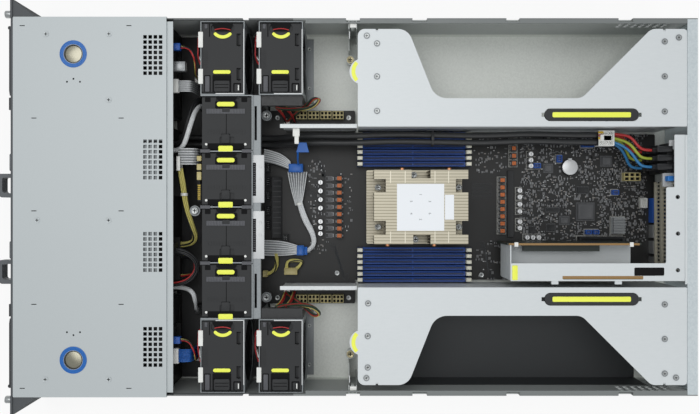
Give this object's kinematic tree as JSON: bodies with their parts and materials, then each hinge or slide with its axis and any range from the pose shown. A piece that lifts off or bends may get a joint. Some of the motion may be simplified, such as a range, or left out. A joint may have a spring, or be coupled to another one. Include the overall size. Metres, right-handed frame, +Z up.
{
  "type": "2u rack server",
  "caption": "Open two-unit rack server: sheet chassis with front drive trays and supplies, lift-out fans, finned processor heatsink and two lift-out accelerator cages.",
  "frame": {"origin": "centre of the overall box on the floor's underside", "axes": "+Z up, -Y out of the front, +X to the right when facing the rear from the front"},
  "size_m": [0.4826, 0.8184, 0.088],
  "materials": {
    "galvanised_steel": "zinc-coated sheet",
    "dark_steel": "dark powder coat",
    "cover_steel": "smooth coated sheet",
    "cage_steel": "bright zinc sheet",
    "board_green": "solder mask",
    "board_black": "black solder mask",
    "board_brown": "laminate edge",
    "slot_blue": "moulded",
    "heatsink_nickel": "nickel plated",
    "component_dark": "moulded packages",
    "screw_nickel": "nickel plated",
    "liner_black": "insulating film",
    "inlet_black": "moulded",
    "cable_black": "sheath",
    "wire_mixed": "insulated cores",
    "handle_plastic": "moulded",
    "button_chrome": "polished",
    "supply_case": "dark coated case",
    "tab_blue": "moulded",
    "tray_plastic": "moulded",
    "fan_plastic": "glass-filled moulding"
  },
  "bodies": {
    "root": {"chassis_tray": "galvanised_steel", "rear_panel": "galvanised_steel", "slot_covers": "galvanised_steel", "front_bay_frame": "dark_steel", "front_cover": "cover_steel", "rack_ears": "dark_steel", "backplanes": "board_green", "fan_cage": "galvanised_steel", "motherboard": "board_black", "dimm_slots": "slot_blue", "cpu_heatsink": "heatsink_nickel", "board_components": "component_dark", "fasteners": "screw_nickel", "air_baffles": "galvanised_steel", "cage_guides": "galvanised_steel", "lane_liner": "liner_black", "ac_inlets": "inlet_black", "ac_cables": "cable_black", "wiring": "wire_mixed"},
    "latch_button_left": {"latch_button_left": "button_chrome"},
    "latch_button_right": {"latch_button_right": "button_chrome"},
    "drive_tray_1": {"drive_tray_1": "tray_plastic"},
    "tray_lever_1": {"tray_lever_1": "tray_plastic"},
    "drive_tray_2": {"drive_tray_2": "tray_plastic"},
    "tray_lever_2": {"tray_lever_2": "tray_plastic"},
    "drive_tray_3": {"drive_tray_3": "tray_plastic"},
    "tray_lever_3": {"tray_lever_3": "tray_plastic"},
    "drive_tray_4": {"drive_tray_4": "tray_plastic"},
    "tray_lever_4": {"tray_lever_4": "tray_plastic"},
    "drive_tray_5": {"drive_tray_5": "tray_plastic"},
    "tray_lever_5": {"tray_lever_5": "tray_plastic"},
    "drive_tray_6": {"drive_tray_6": "tray_plastic"},
    "tray_lever_6": {"tray_lever_6": "tray_plastic"},
    "power_supply_left": {"power_supply_left": "supply_case"},
    "supply_tab_left": {"supply_tab_left": "tab_blue"},
    "power_supply_right": {"power_supply_right": "supply_case"},
    "supply_tab_right": {"supply_tab_right": "tab_blue"},
    "side_fan_1": {"side_fan_1": "fan_plastic"},
    "side_rotor_1": {"side_rotor_1": "fan_plastic"},
    "side_fan_2": {"side_fan_2": "fan_plastic"},
    "side_rotor_2": {"side_rotor_2": "fan_plastic"},
    "side_fan_3": {"side_fan_3": "fan_plastic"},
    "side_rotor_3": {"side_rotor_3": "fan_plastic"},
    "side_fan_4": {"side_fan_4": "fan_plastic"},
    "side_rotor_4": {"side_rotor_4": "fan_plastic"},
    "centre_fan_1": {"centre_fan_1": "fan_plastic"},
    "centre_rotor_1": {"centre_rotor_1": "fan_plastic"},
    "centre_fan_2": {"centre_fan_2": "fan_plastic"},
    "centre_rotor_2": {"centre_rotor_2": "fan_plastic"},
    "centre_fan_3": {"centre_fan_3": "fan_plastic"},
    "centre_rotor_3": {"centre_rotor_3": "fan_plastic"},
    "centre_fan_4": {"centre_fan_4": "fan_plastic"},
    "centre_rotor_4": {"centre_rotor_4": "fan_plastic"},
    "gpu_cage_left": {"gpu_cage_left": "cage_steel"},
    "cage_handle_left": {"cage_handle_left": "handle_plastic"},
    "gpu_cage_right": {"gpu_cage_right": "cage_steel"},
    "cage_handle_right": {"cage_handle_right": "handle_plastic"},
    "riser": {"riser_bracket": "cage_steel", "riser_cards": "board_brown"},
    "power_button": {"power_button": "handle_plastic"}
  },
  "joints": [
    {"name": "latch_button_left_slide", "type": "slide", "parent": "root", "child": "latch_button_left", "axis": [0, 0, -1], "range_m": [0, 0.002], "stiffness_N_per_m": 600, "springref_m": -0.003},
    {"name": "latch_button_right_slide", "type": "slide", "parent": "root", "child": "latch_button_right", "axis": [0, 0, -1], "range_m": [0, 0.002], "stiffness_N_per_m": 600, "springref_m": -0.003},
    {"name": "drive_tray_1_slide", "type": "slide", "parent": "root", "child": "drive_tray_1", "axis": [0, -1, 0], "range_m": [0, 0.15]},
    {"name": "tray_lever_1_hinge", "type": "hinge", "parent": "drive_tray_1", "child": "tray_lever_1", "pos_m": [-0.209, -0.39125, 0.0152], "axis": [0, 0, -1], "range_deg": [0, 65]},
    {"name": "drive_tray_2_slide", "type": "slide", "parent": "root", "child": "drive_tray_2", "axis": [0, -1, 0], "range_m": [0, 0.15]},
    {"name": "tray_lever_2_hinge", "type": "hinge", "parent": "drive_tray_2", "child": "tray_lever_2", "pos_m": [-0.209, -0.39125, 0.0422], "axis": [0, 0, -1], "range_deg": [0, 65]},
    {"name": "drive_tray_3_slide", "type": "slide", "parent": "root", "child": "drive_tray_3", "axis": [0, -1, 0], "range_m": [0, 0.15]},
    {"name": "tray_lever_3_hinge", "type": "hinge", "parent": "drive_tray_3", "child": "tray_lever_3", "pos_m": [-0.209, -0.39125, 0.0692], "axis": [0, 0, -1], "range_deg": [0, 65]},
    {"name": "drive_tray_4_slide", "type": "slide", "parent": "root", "child": "drive_tray_4", "axis": [0, -1, 0], "range_m": [0, 0.15]},
    {"name": "tray_lever_4_hinge", "type": "hinge", "parent": "drive_tray_4", "child": "tray_lever_4", "pos_m": [0.209, -0.39125, 0.0152], "axis": [0, 0, 1], "range_deg": [0, 65]},
    {"name": "drive_tray_5_slide", "type": "slide", "parent": "root", "child": "drive_tray_5", "axis": [0, -1, 0], "range_m": [0, 0.15]},
    {"name": "tray_lever_5_hinge", "type": "hinge", "parent": "drive_tray_5", "child": "tray_lever_5", "pos_m": [0.209, -0.39125, 0.0422], "axis": [0, 0, 1], "range_deg": [0, 65]},
    {"name": "drive_tray_6_slide", "type": "slide", "parent": "root", "child": "drive_tray_6", "axis": [0, -1, 0], "range_m": [0, 0.15]},
    {"name": "tray_lever_6_hinge", "type": "hinge", "parent": "drive_tray_6", "child": "tray_lever_6", "pos_m": [0.209, -0.39125, 0.0692], "axis": [0, 0, 1], "range_deg": [0, 65]},
    {"name": "power_supply_left_slide", "type": "slide", "parent": "root", "child": "power_supply_left", "axis": [0, -1, 0], "range_m": [0, 0.25]},
    {"name": "supply_tab_left_slide", "type": "slide", "parent": "power_supply_left", "child": "supply_tab_left", "axis": [-1, 0, 0], "range_m": [0, 0.0012], "stiffness_N_per_m": 800, "springref_m": -0.003},
    {"name": "power_supply_right_slide", "type": "slide", "parent": "root", "child": "power_supply_right", "axis": [0, -1, 0], "range_m": [0, 0.25]},
    {"name": "supply_tab_right_slide", "type": "slide", "parent": "power_supply_right", "child": "supply_tab_right", "axis": [-1, 0, 0], "range_m": [0, 0.0012], "stiffness_N_per_m": 800, "springref_m": -0.003},
    {"name": "side_fan_1_slide", "type": "slide", "parent": "root", "child": "side_fan_1", "axis": [0, 0, 1], "range_m": [0, 0.1]},
    {"name": "side_rotor_1_spin", "type": "hinge", "parent": "side_fan_1", "child": "side_rotor_1", "pos_m": [-0.1734, -0.14245, 0.0435], "axis": [0, 1, 0], "continuous": true},
    {"name": "side_fan_2_slide", "type": "slide", "parent": "root", "child": "side_fan_2", "axis": [0, 0, 1], "range_m": [0, 0.1]},
    {"name": "side_rotor_2_spin", "type": "hinge", "parent": "side_fan_2", "child": "side_rotor_2", "pos_m": [-0.1734, -0.07465, 0.0435], "axis": [0, 1, 0], "continuous": true},
    {"name": "side_fan_3_slide", "type": "slide", "parent": "root", "child": "side_fan_3", "axis": [0, 0, 1], "range_m": [0, 0.1]},
    {"name": "side_rotor_3_spin", "type": "hinge", "parent": "side_fan_3", "child": "side_rotor_3", "pos_m": [0.1734, -0.14245, 0.0435], "axis": [0, 1, 0], "continuous": true},
    {"name": "side_fan_4_slide", "type": "slide", "parent": "root", "child": "side_fan_4", "axis": [0, 0, 1], "range_m": [0, 0.1]},
    {"name": "side_rotor_4_spin", "type": "hinge", "parent": "side_fan_4", "child": "side_rotor_4", "pos_m": [0.1734, -0.07465, 0.0435], "axis": [0, 1, 0], "continuous": true},
    {"name": "centre_fan_1_slide", "type": "slide", "parent": "root", "child": "centre_fan_1", "axis": [0, 0, 1], "range_m": [0, 0.1]},
    {"name": "centre_rotor_1_spin", "type": "hinge", "parent": "centre_fan_1", "child": "centre_rotor_1", "pos_m": [-0.0978, -0.13795, 0.0515], "axis": [0, 1, 0], "continuous": true},
    {"name": "centre_fan_2_slide", "type": "slide", "parent": "root", "child": "centre_fan_2", "axis": [0, 0, 1], "range_m": [0, 0.1]},
    {"name": "centre_rotor_2_spin", "type": "hinge", "parent": "centre_fan_2", "child": "centre_rotor_2", "pos_m": [-0.0326, -0.13795, 0.0515], "axis": [0, 1, 0], "continuous": true},
    {"name": "centre_fan_3_slide", "type": "slide", "parent": "root", "child": "centre_fan_3", "axis": [0, 0, 1], "range_m": [0, 0.1]},
    {"name": "centre_rotor_3_spin", "type": "hinge", "parent": "centre_fan_3", "child": "centre_rotor_3", "pos_m": [0.0326, -0.13795, 0.0515], "axis": [0, 1, 0], "continuous": true},
    {"name": "centre_fan_4_slide", "type": "slide", "parent": "root", "child": "centre_fan_4", "axis": [0, 0, 1], "range_m": [0, 0.1]},
    {"name": "centre_rotor_4_spin", "type": "hinge", "parent": "centre_fan_4", "child": "centre_rotor_4", "pos_m": [0.0978, -0.13795, 0.0515], "axis": [0, 1, 0], "continuous": true},
    {"name": "gpu_cage_left_slide", "type": "slide", "parent": "root", "child": "gpu_cage_left", "axis": [0, 0, 1], "range_m": [0, 0.11]},
    {"name": "cage_handle_left_slide", "type": "slide", "parent": "gpu_cage_left", "child": "cage_handle_left", "axis": [0, 0, 1], "range_m": [0, 0.012]},
    {"name": "gpu_cage_right_slide", "type": "slide", "parent": "root", "child": "gpu_cage_right", "axis": [0, 0, 1], "range_m": [0, 0.11]},
    {"name": "cage_handle_right_slide", "type": "slide", "parent": "gpu_cage_right", "child": "cage_handle_right", "axis": [0, 0, 1], "range_m": [0, 0.012]},
    {"name": "riser_slide", "type": "slide", "parent": "root", "child": "riser", "axis": [0, 0, 1], "range_m": [0, 0.1]},
    {"name": "power_button_slide", "type": "slide", "parent": "root", "child": "power_button", "axis": [0, 1, 0], "range_m": [0, 0.0015], "stiffness_N_per_m": 600, "springref_m": -0.003}
  ]
}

Objective: Gather up every line from the listing above in which the word "overall" occurs.

Exercise answer:
Give this object's kinematic tree as JSON: bodies with their parts and materials, then each hinge or slide with its axis and any range from the pose shown. A piece that lifts off or bends may get a joint. Some of the motion may be simplified, such as a range, or left out. A joint may have a spring, or be coupled to another one. Include the overall size. Metres, right-handed frame, +Z up.
  "frame": {"origin": "centre of the overall box on the floor's underside", "axes": "+Z up, -Y out of the front, +X to the right when facing the rear from the front"},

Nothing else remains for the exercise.